Moorpark was one of the first cities to run off commercial nuclear power in the entire world, and the second in the United States, after Arco, Idaho, on July 17, 1955, which is the first city in the world to be lit by atomic power. For one hour on November 12, 1957, this fact was featured on Edward R. Murrow's See It Now television show.[21] The reactor, called the Sodium Reactor Experiment was built by the Atomics International division of North American Aviation at the nearby Santa Susana Field Laboratory. The Sodium Reactor Experiment operated from 1957 to 1964 and produced 7.5 megawatts of electrical power at a Southern California Edison-supplied generating station.[22]

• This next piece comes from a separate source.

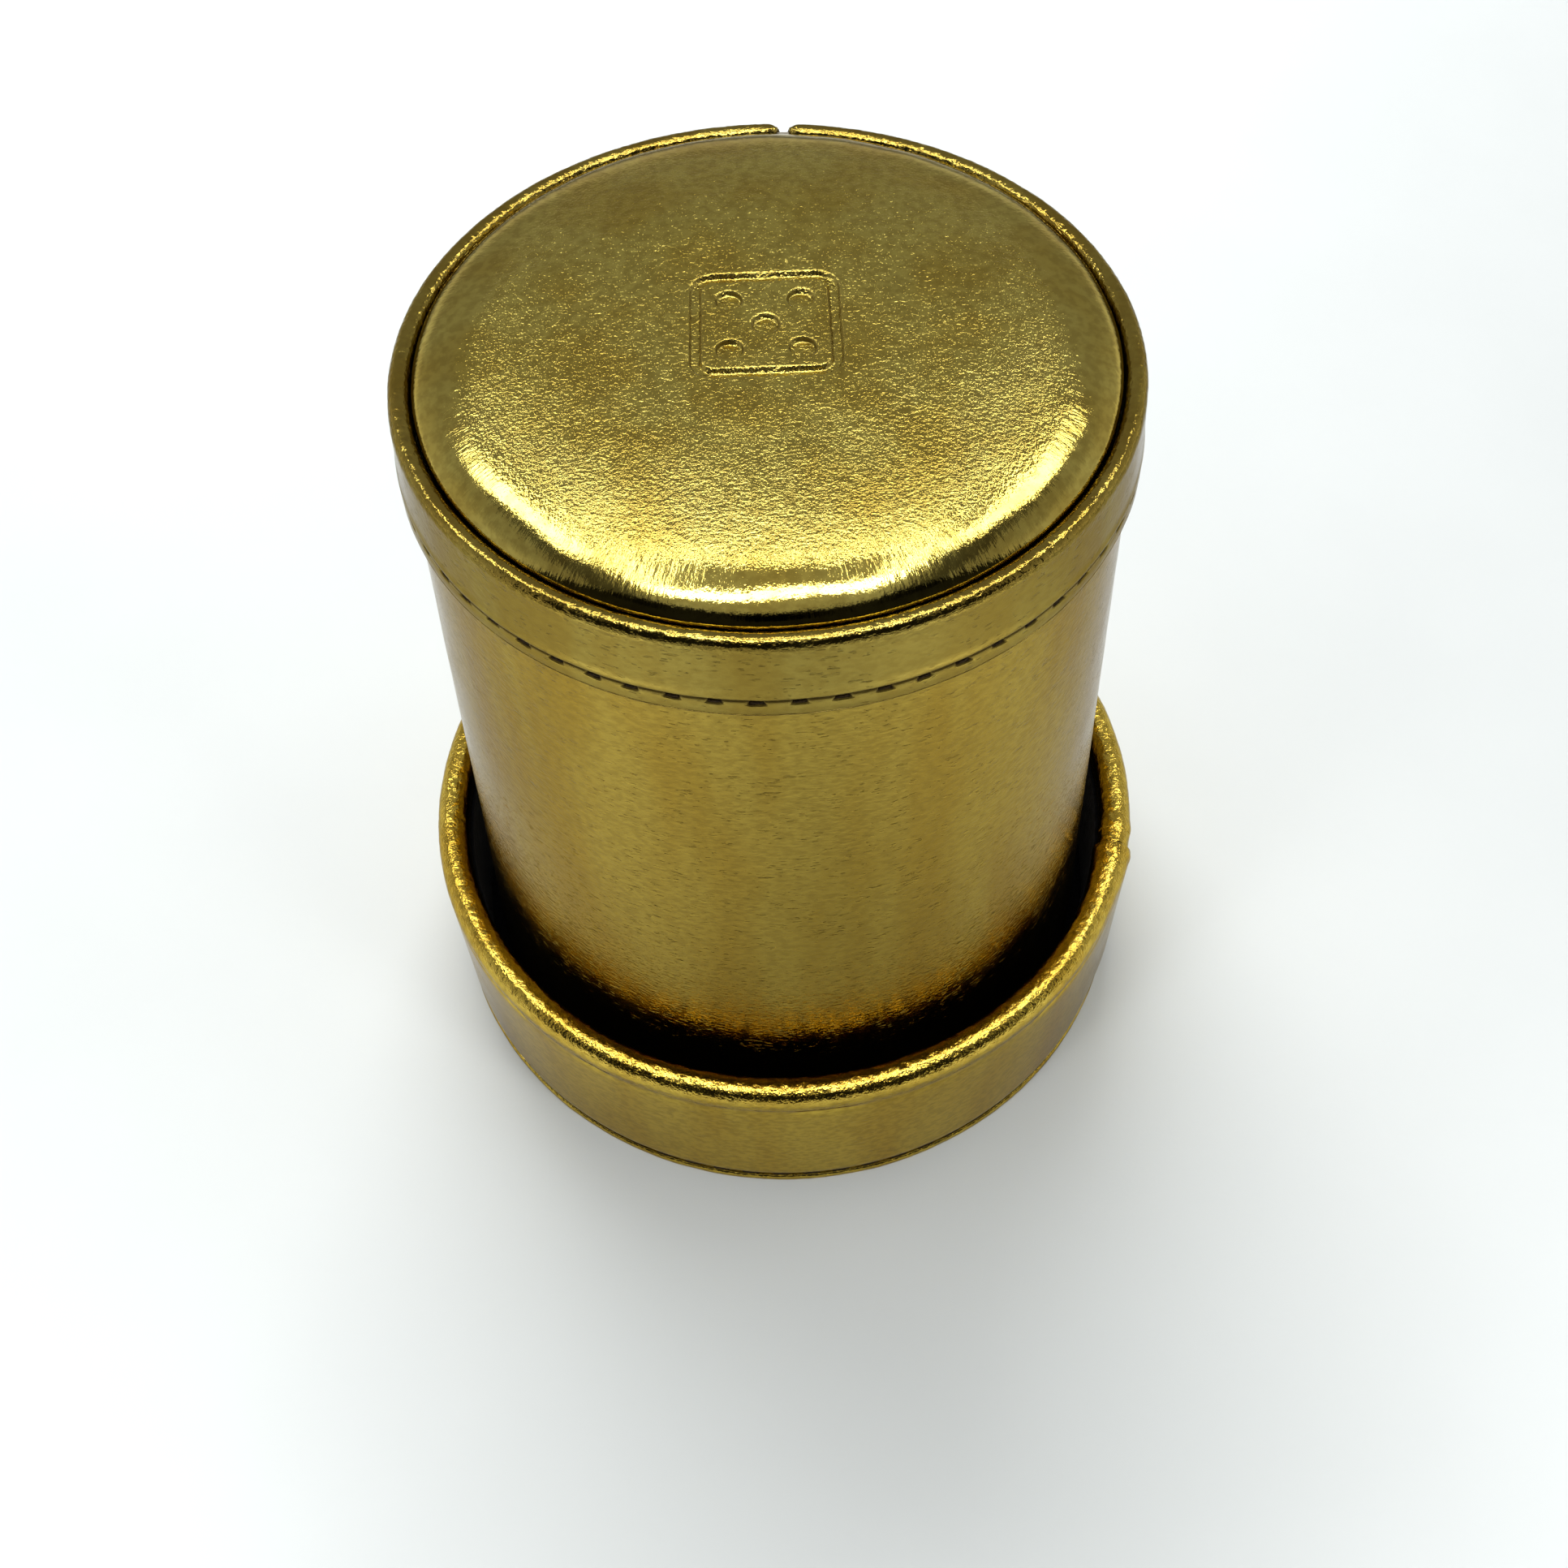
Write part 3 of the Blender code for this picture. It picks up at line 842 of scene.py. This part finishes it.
def make_tray_wall(material):
    """The tray's cover: a crinkled roll over the foam, then a smooth wall with a lapped seam."""
    bottom = box_mm("tray_wall_cover")[0][2]
    centre = (TRAY_RADIUS - TRAY_ROLL, TRAY_TOP - TRAY_ROLL)
    inner = TRAY_RADIUS - 2 * TRAY_ROLL
    flap = line((inner, 20.0), (inner, centre[1]), 6)
    roll = arc(centre, TRAY_ROLL, 180, 0, 40)
    heights = np.concatenate(
        [np.arange(centre[1], 20.2, -0.16), np.arange(20.2, bottom + 0.3, -0.85)]
    )
    face = np.stack([np.full_like(heights, TRAY_RADIUS), heights], 1)
    edge = arc((TRAY_RADIUS - 0.25, bottom + 0.25), 0.25, 0, -90, 4)
    path = chain(flap, roll, face, edge)
    hidden = chain(
        [(TRAY_RADIUS - LEATHER, bottom)],
        [(TRAY_RADIUS - LEATHER, 12.0)],
        arc(centre, TRAY_ROLL - LEATHER, 0, 180, 8),
        [(inner + LEATHER, 20.0)],
    )
    angles = angles_with_detail(900, TRAY_OVERLAP_AZIMUTH, 3.0, 0.12)
    shape = Turned(path, angles, hidden)
    points = shape.points()

    # Lumps and crinkles, mostly on the roll and its inner side
    rolled = smooth(20.6, 22.4, shape.height)
    inward = smooth(44.4, 42.6, shape.radius)
    crinkled = rolled * (0.35 + 0.65 * inward)
    push = 0.05 * noise_field(points, 20.0, 41)
    push += 0.07 * noise_field(points, 5.0, 42) * rolled
    push += 0.04 * noise_field(points, 2.0, 43) * crinkled
    push += 0.060 * (ridges(points, 1.1, 44) - 0.5) * crinkled
    push += 0.060 * noise_field(points, 0.6, 45) * crinkled
    shape.grain = 0.15 + 0.85 * rolled

    # The slack crease under the roll, deeper in some places than in others
    push -= 0.05 * smooth(21.6, 21.2, shape.height) * smooth(19.5, 20.9, shape.height)
    slack = smooth(-0.1, 0.35, noise_field(points, 9.0, 46, (1.0, 1.0, 0.1)))
    push -= 0.16 * slack * bump_at(shape.height, 20.8, 0.7) * smooth(44.0, 44.9, shape.radius)

    # The lapped seam, with two lumps where it crosses the roll
    push += overlap_step(shape, TRAY_OVERLAP_AZIMUTH, 0.38)
    first, second = TRAY_LUMP_AZIMUTHS
    lumps = bump_at(shape.across(first), 0.0, 1.8) + bump_at(shape.across(second), 0.0, 1.6)
    push += 0.16 * lumps * rolled
    # Painted shade along the bottom edge, where the wall meets the base
    shape.shade_and_grime = 0.8 * smooth(bottom + 0.3, bottom, shape.height)
    shape.push(push)
    mesh = surface_mesh("tray_cover", shape)
    return add_piece("tray_cover", mesh, material, "tray", ["tray_wall_cover"])


def make_tray_base(material):
    """The disc under the tray, with its edge turned up into a hem."""
    low, high = box_mm("tray_base_cover")
    edge = high[0]
    hem_top = high[2]
    lip = 0.7  # thickness of the turned-up hem
    path = chain(
        line((0.0, 0.6), (edge - lip - 0.2, 0.6), 8),
        [(edge - lip, 0.8)],
        line((edge - lip, 0.8), (edge - lip, hem_top - 0.1), 2),
        arc((edge - 0.35, hem_top - 0.35), 0.35, 90, 0, 5),
        arc((edge - 0.35, 0.35), 0.35, 0, -90, 5),
        line((edge - 0.35, low[2]), (0.0, low[2]), 90),
    )
    shape = Turned(path, even_angles(480))
    points = shape.points()
    rim = smooth(edge - 1.0, edge - 0.4, shape.radius)
    push = 0.05 * noise_field(points, 4.0, 51) * rim + 0.03 * noise_field(points, 1.2, 52) * rim
    push += 0.02 * noise_field(points, 8.0, 53) * smooth(edge - 1.0, edge - 3.0, shape.radius)
    shape.wear = 0.5 * rim * smooth(0.3, 0.0, shape.height)
    shape.push(push)
    shape.height = np.maximum(shape.height, low[2])
    mesh = surface_mesh("tray_base", shape)
    return add_piece("tray_base", mesh, material, "tray", ["tray_base_cover"])


def make_tray_stitches(material):
    """Stitches along the joint near the table."""
    step = 360.0 / TRAY_STITCH_COUNT
    places = [(i * step, TRAY_RADIUS - 0.42, 1.7) for i in range(TRAY_STITCH_COUNT)]
    mesh = stitches_mesh("tray_stitches", places, 2.9, 0.56, 6.0)
    return add_piece("tray_stitches", mesh, material, "tray", ["tray_thread"])


def make_tray_padding(material):
    """The half-round strip of foam under the tray's roll."""
    low, high = box_mm("tray_rim_padding")
    centre = (TRAY_RADIUS - TRAY_ROLL, TRAY_TOP - TRAY_ROLL)
    radius = high[0] - centre[0]
    path = chain(
        arc(centre, radius, 180, 0, 18),
        [(high[0], low[2])],
        line((high[0], low[2]), (centre[0] - radius, low[2]), 8),
    )
    shape = Turned(path, even_angles(360))
    shape.push(0.04 * noise_field(shape.points(), 1.0, 61) - 0.04)
    mesh = surface_mesh("tray_rim_foam", shape)
    piece = add_piece("tray_rim_foam", mesh, material, "tray", ["tray_rim_padding"])
    return piece


# The felt linings


def fuzz(shape, seed):
    """Tufts in the felt. It is pulled back a little, so the tufts stay about where the CAD face is."""
    points = shape.points()
    tufts = 0.06 * noise_field(points, 1.6, seed) + 0.05 * noise_field(points, 0.6, seed + 1)
    shape.push(tufts - 0.06)


def make_felt_disc(name, node, body, material, face_up):
    """A round felt lining, with its fine rows on the side that shows."""
    low, high = box_mm(node)
    radius, bottom, top = high[0], low[2], high[2]
    steps = 70
    up_steps, down_steps = (steps, 6) if face_up else (6, steps)
    path = chain(
        line((0.0, top), (radius - 0.2, top), up_steps),
        arc((radius - 0.2, top - 0.2), 0.2, 90, 0, 2),
        arc((radius - 0.2, bottom + 0.2), 0.2, 0, -90, 2),
        line((radius - 0.2, bottom), (0.0, bottom), down_steps),
    )
    shape = Turned(path, even_angles(480))
    fuzz(shape, 71 if face_up else 73)
    return add_piece(name, surface_mesh(name, shape), material, body, [node])


def make_felt_ring(name, node, body, material, outer_low, outer_high, seed):
    """A felt lining inside a wall, with its fine rows on the side that faces the axis."""
    low, high = box_mm(node)
    bottom, top = low[2], high[2]
    path = chain(
        line((outer_low - FELT, bottom), (outer_high - FELT, top), 96),
        line((outer_high - FELT, top), (outer_high, top), 3),
        line((outer_high, top), (outer_low, bottom), 8),
        line((outer_low, bottom), (outer_low - FELT, bottom), 3),
    )
    shape = Turned(path[:-1], even_angles(600))
    fuzz(shape, seed)
    return add_piece(name, surface_mesh(name, shape), material, body, [node])


def make_linings(material):
    """The four felt linings."""
    make_felt_disc("tray_floor_felt", "tray_floor_lining", "tray", material, True)
    make_felt_disc("cup_end_felt", "cup_floor_lining", "cup", material, False)
    tray_inner = box_mm("tray_wall_lining")[1][0]
    tray_radii = (tray_inner, tray_inner)
    make_felt_ring("tray_wall_felt", "tray_wall_lining", "tray", material, *tray_radii, 75)
    cup_inner = box_mm("cup_wall_lining")[1][0]
    cup_radii = (cup_inner, cup_inner - CUP_TAPER * (LINING_TOP - LINING_FOOT))
    make_felt_ring("cup_wall_felt", "cup_wall_lining", "cup", material, *cup_radii, 77)


# Surroundings


def box_mm(node):
    """Lowest and highest corner of a CAD node in mm."""
    low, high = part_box(node)
    return np.array(low) / MM, np.array(high) / MM


def make_floor():
    """A plain pale floor, 3 m square."""
    half = 1.5
    mesh = bpy.data.meshes.new("floor")
    corners = [(-half, -half, 0), (half, -half, 0), (half, half, 0), (-half, half, 0)]
    mesh.from_pydata(corners, [], [(0, 1, 2, 3)])
    floor = bpy.data.objects.new("floor", mesh)
    bpy.context.scene.collection.objects.link(floor)
    material, graph = new_material("pale_floor")
    cloudy = graph.ramp(graph.noise(graph.place(), 0.05, 3.0), 0.3, 0.7)
    colour = graph.blend(cloudy, (0.83, 0.87, 0.865, 1), (0.85, 0.89, 0.885, 1))
    height = graph.math("MULTIPLY", graph.noise(graph.place(), 0.0008, 3.0), 0.00001)
    finish_material(graph, height, Base_Color=colour, Roughness=0.7, Specular_IOR_Level=0.2)
    mesh.materials.append(material)


def area_light(name, place, size, radiance, mirrored, aim=PAD_PLACE, along=(1.0, 0.0, 0.0)):
    """A rectangular soft light of the given radiance, facing the aim point. Lengths in metres.

    Its first side lies along the given direction. A mirrored light shows in the gold and leaves
    the floor alone, and any other does the reverse.
    """
    light = bpy.data.lights.new(name, "AREA")
    light.shape = "RECTANGLE"
    light.size, light.size_y = size
    light.energy = radiance * pi * size[0] * size[1]
    lamp = bpy.data.objects.new(name, light)
    bpy.context.scene.collection.objects.link(lamp)
    back = (Vector(place) - Vector(aim)).normalized()
    side = Vector(along)
    side = (side - side.dot(back) * back).normalized()
    axes = Matrix((side, back.cross(side), back)).transposed().to_4x4()
    lamp.matrix_world = Matrix.Translation(Vector(place)) @ axes
    lamp.visible_glossy = mirrored
    lamp.visible_diffuse = not mirrored
    return lamp


def overhead(tilt, distance=0.5, across=0.0):
    """A place at a distance from the pad, tilted by degrees from straight up towards +Y."""
    t = radians(tilt)
    return (across, distance * sin(t), 0.1 + distance * cos(t))


def make_lights():
    """Lamps that show in the gold, and soft lights that only the floor and the felt catch.

    The two wide lamps make the pad's white bars. Those beside them and the slanted strips make
    the long highlights on its left and right shoulders.
    """
    area_light("lamp_back", overhead(15.5), (0.34, 0.042), 11.0, True)
    area_light("lamp_front", overhead(-7.5), (0.34, 0.075), 16.0, True)
    area_light("lamp_left", overhead(4.0, across=-0.165), (0.045, 0.14), 9.0, True)
    area_light("lamp_right", overhead(4.0, across=0.165), (0.045, 0.14), 9.0, True)
    for side in (-1.0, 1.0):
        place = (side * 0.300, 0.160, 0.55)
        slant = (side * 0.557, 0.830, 0.0)
        area_light("lamp_strip", place, (0.26, 0.08), 9.0, True, along=slant)
    area_light("soft_back", (-0.06, 0.34, 0.40), (0.40, 0.40), 4.9, False)
    area_light("soft_left", (-0.46, 0.10, 0.30), (0.30, 0.30), 0.5, False)
    area_light("soft_right", (0.46, 0.24, 0.30), (0.30, 0.30), 0.6, False)
    for side in (-1.0, 1.0):
        aim = (side * 0.10, -0.12, 0.0)
        area_light("soft_front", (side * 0.20, -0.22, 0.10), (0.08, 0.08), 16.0, False, aim)


def cone(graph, cosine, outer, inner, start, end):
    """A ramp on the cosine of an angle: start outside the outer angle, end within the inner one."""
    return graph.ramp(cosine, cos(radians(outer)), cos(radians(inner)), start, end)


def make_world():
    """A pale ceiling with two dimmer wings, walls, a bright horizon and a dark front.

    The front is where the photographer stands, with a still darker patch for the head and hands.
    """
    world = bpy.data.worlds.new("studio")
    bpy.context.scene.world = world
    world.use_nodes = True
    graph = Graph(world.node_tree)
    way = graph.vector("NORMALIZE", graph.add("ShaderNodeTexCoord").outputs["Generated"])
    parts = graph.add("ShaderNodeSeparateXYZ", {"Vector": way}).outputs
    up, forward = parts["Z"], parts["Y"]
    aside = graph.math("ABSOLUTE", parts["X"])

    wing = graph.math("MULTIPLY", graph.ramp(aside, 0.36, 0.45), graph.ramp(aside, 0.66, 0.58))
    wing = graph.math("MULTIPLY", wing, graph.ramp(up, 0.66, 0.76))
    dimmed = graph.ramp(wing, 0.0, 1.0, 1.0, 0.25)
    ceiling = graph.math("MULTIPLY", cone(graph, up, 34, 20, 0.41, 0.60), dimmed)

    walls = graph.ramp(aside, 0.5, 0.9, 0.0, 0.26)
    walls = graph.math("MULTIPLY", walls, graph.ramp(up, 0.7, 0.4))
    horizon = graph.ramp(up, 0.16, 0.03, 0.0, 0.5)
    light = graph.math("ADD", graph.math("ADD", ceiling, walls), horizon)

    front = graph.math("MULTIPLY", graph.ramp(forward, -0.24, -0.36), graph.ramp(up, 0.10, 0.22))
    front = graph.math("MULTIPLY", front, graph.ramp(up, 0.90, 0.84))
    light = graph.math("MULTIPLY", light, graph.ramp(front, 0.0, 1.0, 1.0, 0.04))
    tilt = radians(38.0)
    near_head = graph.vector("DOT_PRODUCT", way, (0.0, -sin(tilt), cos(tilt)))
    light = graph.math("MULTIPLY", light, cone(graph, near_head, 13, 8, 1.0, 0.01))

    inputs = {"Color": (1.0, 1.0, 1.0, 1.0), "Strength": light}
    background = graph.add("ShaderNodeBackground", inputs)
    output = graph.add("ShaderNodeOutputWorld")
    graph.put(output.inputs["Surface"], background.outputs[0])


def make_camera():
    """The camera at the photo's angle."""
    data = bpy.data.cameras.new("camera")
    data.lens = CAMERA_LENS
    data.sensor_width = SENSOR_WIDTH
    data.clip_start = 0.005
    data.clip_end = 20.0
    camera = bpy.data.objects.new("camera", data)
    bpy.context.scene.collection.objects.link(camera)
    axes = Matrix((CAMERA_RIGHT, CAMERA_UP, CAMERA_BACK)).transposed().to_4x4()
    camera.matrix_world = Matrix.Translation(Vector(CAMERA_PLACE) * MM) @ axes
    bpy.context.scene.camera = camera


def dress_nodes(frame, names, material):
    """Gives CAD nodes that stay as they are a material of their own."""
    for name in names:
        mesh = frame["nodes"][name].data
        mesh.materials.clear()
        mesh.materials.append(material)


def main():
    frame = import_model()
    make_camera()
    make_floor()
    make_lights()
    make_world()
    bpy.context.scene.view_settings.view_transform = "Standard"

    golds = {name: leatherette(name, **look) for name, look in GOLDS.items()}
    felt_black = felt()
    thread_dark = thread()
    foam_white = foam()
    board_grey = fibreboard()

    make_pad(golds["gold_pad"])
    make_band(golds["gold_band"])
    make_band_stitches(thread_dark)
    make_sleeve(golds["gold_wall"])
    make_tray_wall(golds["gold_tray"])
    make_tray_base(golds["gold_tray"])
    make_tray_stitches(thread_dark)
    make_tray_padding(foam_white)
    make_linings(felt_black)
    dress_nodes(frame, BOARDS, board_grey)


main()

Moorpark College opened on September 11, 1967. Moorpark College is one of the few colleges that features an exotic animal training and management program. Moorpark was incorporated as a city on July 1, 1983.

In 1996, Moorpark's Little League All-Star team represented the West Region in the Little League World Series in Williamsport, PA.[23]

In February 2005, a Siberian tiger named Tuffy that escaped from a local residence was shot and killed in one of Moorpark's parks. This created a great deal of uproar, because the animal control officers used a gun instead of a tranquilizer to kill the tiger, primarily because the tiger could not be shot from the proper angle for a tranquilizer to prove effective. Candlelight vigils were held for the late Tuffy. The couple who owned the tiger had moved from a licensed facility in Temecula, California, to an unlicensed facility in the Moorpark area of Ventura County. They lost their U.S. Department of Agriculture exhibitor license because they failed to notify the department of the move within 10 days. The wife pleaded guilty to a federal misdemeanor count of failing to maintain records of exotic felines. The husband pleaded guilty to obstruction of justice, making false statements and failing to maintain proper records. Each was sentenced to home detention, three years probation, and fined $900.[24]

Just a month later, in March 2005, the fairly complete remains (about 75%) of an unusually old mammoth, possibly the rare southern mammoth (Mammuthus meridionalis), were discovered in the foothills of Moorpark at the site of a housing development.[25] The fossilized skeleton is believed to be from a 800,000 to 1.4 million years old mammoth, which is estimated to have had a weight of ten tons.[12]

In 2006, the Moorpark city council transferred governance of their library from the Ventura County library system to their own newly created city library system. The library, which opened in 1912, celebrated its centennial in 2012.[26]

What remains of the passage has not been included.